I recently attended a hosted meal at Adrift, where I was sampling their new selection of low and no ABV cocktails. (I recommend the Anchored Tides, the least sweet option on the menu that blends ginger and lime with Pathfinder N/A Amaro, offering a pleasing bitter bite.) But the thing I really really want to talk about is their Spam musubi, which is only $4 during happy hour (normally $7). The Spam is marinated, seared, and topped with a touch of pineapple teriyaki, furikake. Neatly cut in half and stacked upright, the dish is served warm – the ideal way to eat musubi. It hits all the marks of a great bar bite: easy to eat with your hands, just the right amount of salt to get your thirsty for your drink, and tasty as can be.
Mussels escabeche toast
Traveling Mercies – Aurora

As I’ve said before, Caroline Glover’s cocktail bar on the mezz level of Stanley Marketplace is the spot to assemble the perfect girl dinner, but even knowing that, I’m still amazed by how good the food can be. Right now, there’s a mussels escabeche toast on the menu that I absolutely loved. First off, the mussels are pickled giving them a slight sourness, which is balanced by the creamy aioli.

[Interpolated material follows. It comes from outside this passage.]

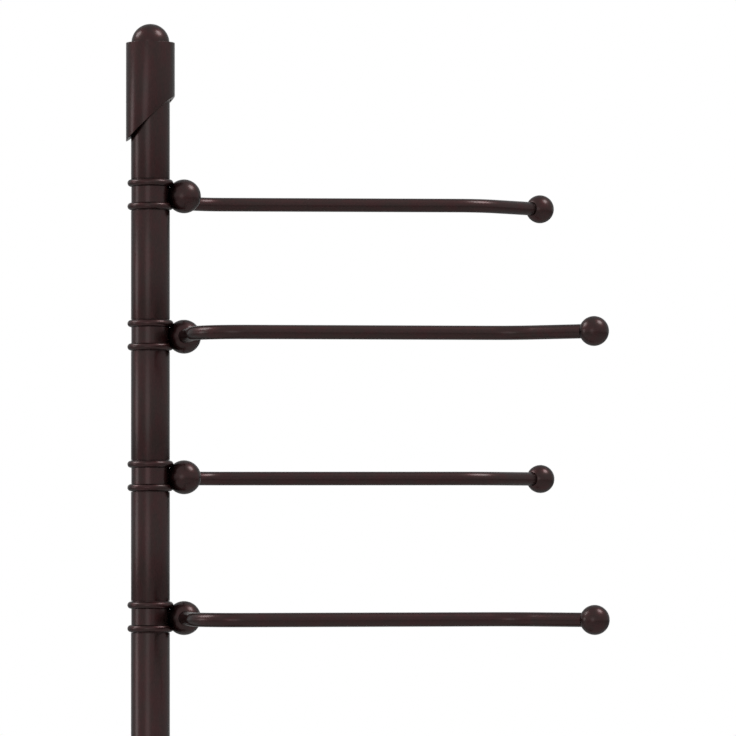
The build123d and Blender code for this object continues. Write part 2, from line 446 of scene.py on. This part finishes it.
def collarShape():
    low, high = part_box("foot_collar")
    bore, neck, lip = postRadius + collar["clearance"], collar["neck radius"], collar["lip radius"]
    cove = high.x - neck
    footTop = low.z + collar["foot height"]
    bm, first = startProfile(bore, low.z)
    vert = lineTo(bm, first, high.x, low.z)
    vert = lineTo(bm, vert, high.x, footTop)
    vert = arcTo(bm, vert, (high.x, footTop + cove), 90, collar["cove steps"])
    vert = arcTo(bm, vert, (neck, high.z - lip), -180, collar["lip steps"])
    vert = lineTo(bm, vert, bore, high.z)
    closeProfile(bm, first, vert)
    turn(bm, collar["steps round"])
    return softenCorners(bm, collar["softening"])


piece("basePad", padShape(), padRubber, "base_pad_rubber", "post", "base_pad")
piece("baseCover", coverShape(), spunBronze, "bronze_finish", "post", "base_shell")
piece("footCollar", collarShape(), turnedBronze, "bronze_finish", "post", "foot_collar")
print("base made")


# Post

post = {"tube wall": 1.2 * mm, "end softening": 0.12 * mm}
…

It’s all served on a slice of Bakey Four bread and garnished with pickled mustard seeds and dill. If you like high acid and brininess, this dish is definitely for you.
Friends In Low Places
Yacht Club – Cole

I made a doodle of this NA cocktail from Yacht Club called Friends In Low Places (Three Spirit nightcap, late harvest verjus, coffee, N.O.T. Chocolate vinegar). It’s kinda the perfect zero proof drink when you’re feeling moody and sophisticated: deep, rich flavor and a bit of caffeine to keep your night going a little longer.